Ehad, Halep'in "kurtarılmış" bölgelerinin çeşitli milis grupları arasında paylaşıldığını yazıyor. Buralarda "devlet", grup liderleri. Gazeteci, Ebu Ali ile birlikteyken yaşadığı bir sahneyi aktarıyor. Bir sabah 6 sivil, Ebu Ali'nin yanına geliyor. Ehad'ın anlatımına göre, Ebu Ali'nin önünde süklüm püklüm duran bu sivillerle Ali arasında şu diyalog yaşanıyor:

"- Ne istiyorsunuz?

- Bazı eşyalarımızı almak istiyoruz Ebu Ali.

- Bugün olmaz. Cumartesi geri gelin.

- Ama bize Çarşamba gelmemizi söylemiştin.

- Fikrimi değiştirdim. Burasının Ebu Ali Sulaibi devleti olduğunu bilmeniz lazım."

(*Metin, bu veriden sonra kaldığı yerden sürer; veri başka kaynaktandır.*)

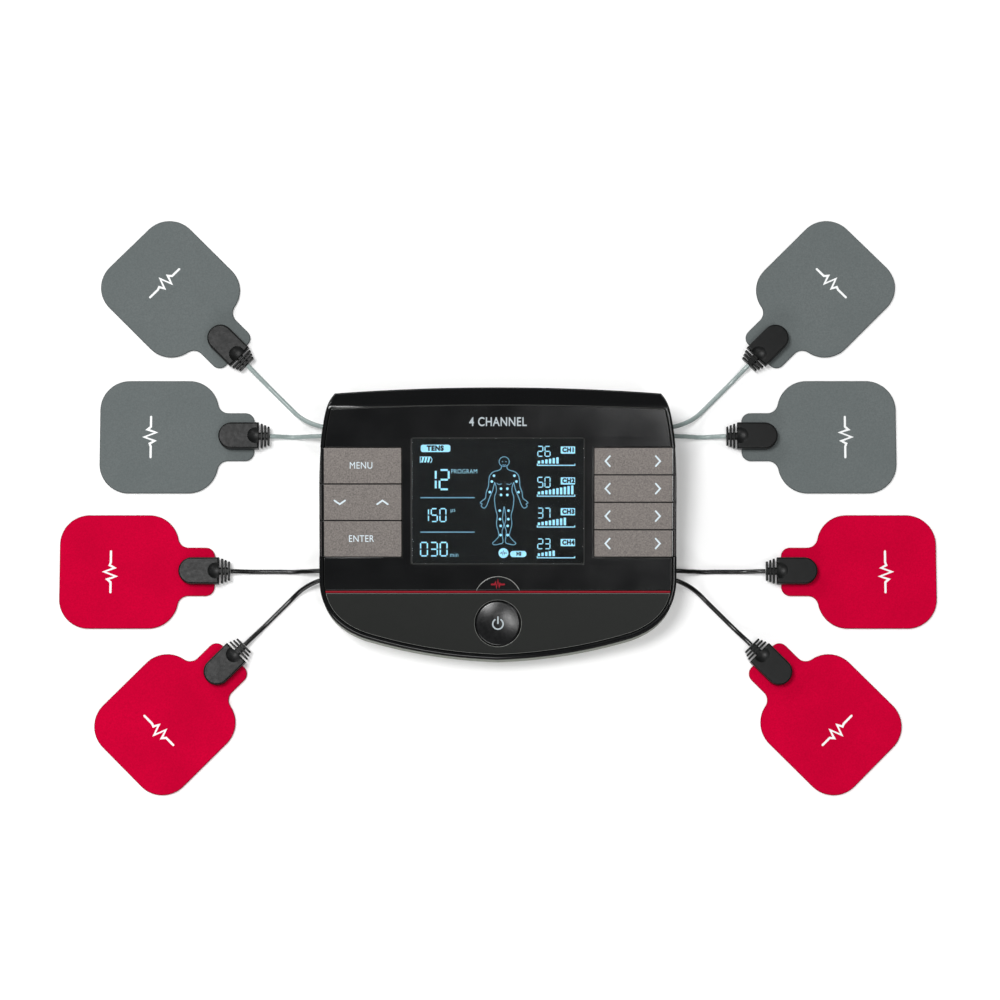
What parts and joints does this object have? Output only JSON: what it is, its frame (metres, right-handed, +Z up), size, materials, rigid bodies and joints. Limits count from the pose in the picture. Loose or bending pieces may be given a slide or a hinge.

Ehad, Ebu Ali'nin sivillerle dalga geçtiğini, onları "siz hükümetin tarafında olan muhbirlersiniz" diyerek korkuttuğunu ve iki saat beklettikten sonra tekrar fikrini değiştirerek iki adamını yanlarına verip nereye isterlerse gidebileceklerini söylediğini aktarıyor.

'Halep bizi destekleseydi başına bunlar gelmezdi'
Ehad'a konuşan bir çete mensubu şunları söylüyor:

"[Halkın] Bizden nefret ettiğini biliyorum. Yıkım nedeniyle bizi suçluyorlar. Belki haklılar, fakat Halep halkı başından beri devrimi destekleseydi bunlar yaşanmazdı."

Yağmalanmış evlerine gittikten sonra Ebu Ali'nin yanına dönen insanlar, Ali'ye "Yalnızca herhangi bir yağma var mı diye kontrol etmeye gittik" derken, Ebu Ali şu cevabı veriyor:

"Her ev yağmalandı. Ve ordu asla bu bölgeye ayak basmadı. Onları yağmalayan biziz!"